Maybe NOT function in IDL is not exactly what some people are used to, but at least
it is documented. NOT function performs a biwise conversion, and an expected result
will only come if the tested value is truly boolean. Here is what Help says:
"NOT
The NOT operator is the Boolean inverse and is a unary operator (it has only one
operand). In other words, "NOT true" is equal to "false" and "NOT false" is equal
to "true." NOT complements each bit for integer operands.
 Note Signed integers are expressed using the "2s complement" representation.

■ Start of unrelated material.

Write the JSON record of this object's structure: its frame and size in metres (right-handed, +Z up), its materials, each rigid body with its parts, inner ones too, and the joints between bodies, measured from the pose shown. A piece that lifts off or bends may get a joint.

This
means that to arrive at the decimal representation of a negative binary number (a
string of binary digits with a one as the most significant bit), you must take the
complement of each bit, add one, convert to decimal, and prepend a negative sign.
This means that NOT 0 equals -1, NOT 1 equals -2, etc.
For floating-point operands, the result is 1.0 if the operand is zero; otherwise,
the result is zero. The NOT operator is not valid for string or complex operands.
NOT 5 = -6

     NOT 0101 = 1010"

It is easy tget used to it, especially because other methods of comparison are
readily available. It is common in IDL that logical functions return integer values
- we better get used to it.
Good luck,
Pavel

James Tappin wrote:

> \begin{rant}
> I've finally decided to have a public moan about one of the weaknesses of IDL's
> handling of logical operations: to boot -- that the WHERE function  follows
> a C-like interpretation while most other things are  Fortran-like.
>
> for example suppose we have an array (m)  some of whose values are NaN  then the
> (inefficient) loop:
> for j=0, n_elements(m) do if not finite(m(j)) then m(j)=0
> will set all non-finite elements of m to 0.
> However:
> m(where(not finite(m))) = 0
> will zero out the whole array since where sees (not 1) as a Yes.
> [The correct solution is of course:
> m(where(finite(m) ne 1)) = 0
> ]
>
> Or a simpler example:
> IDL> a = [0, 1, 0, 1]
> IDL> print, where(a eq 0)
>            0           2
> IDL> print, where(not (a ne 0))
>            0           1           2           3
>
> I guess the proper answer isto have  aproper  logical or boolean type and
> functions like FINITE and logical operations should return it, and of course
> WHERE should accept it.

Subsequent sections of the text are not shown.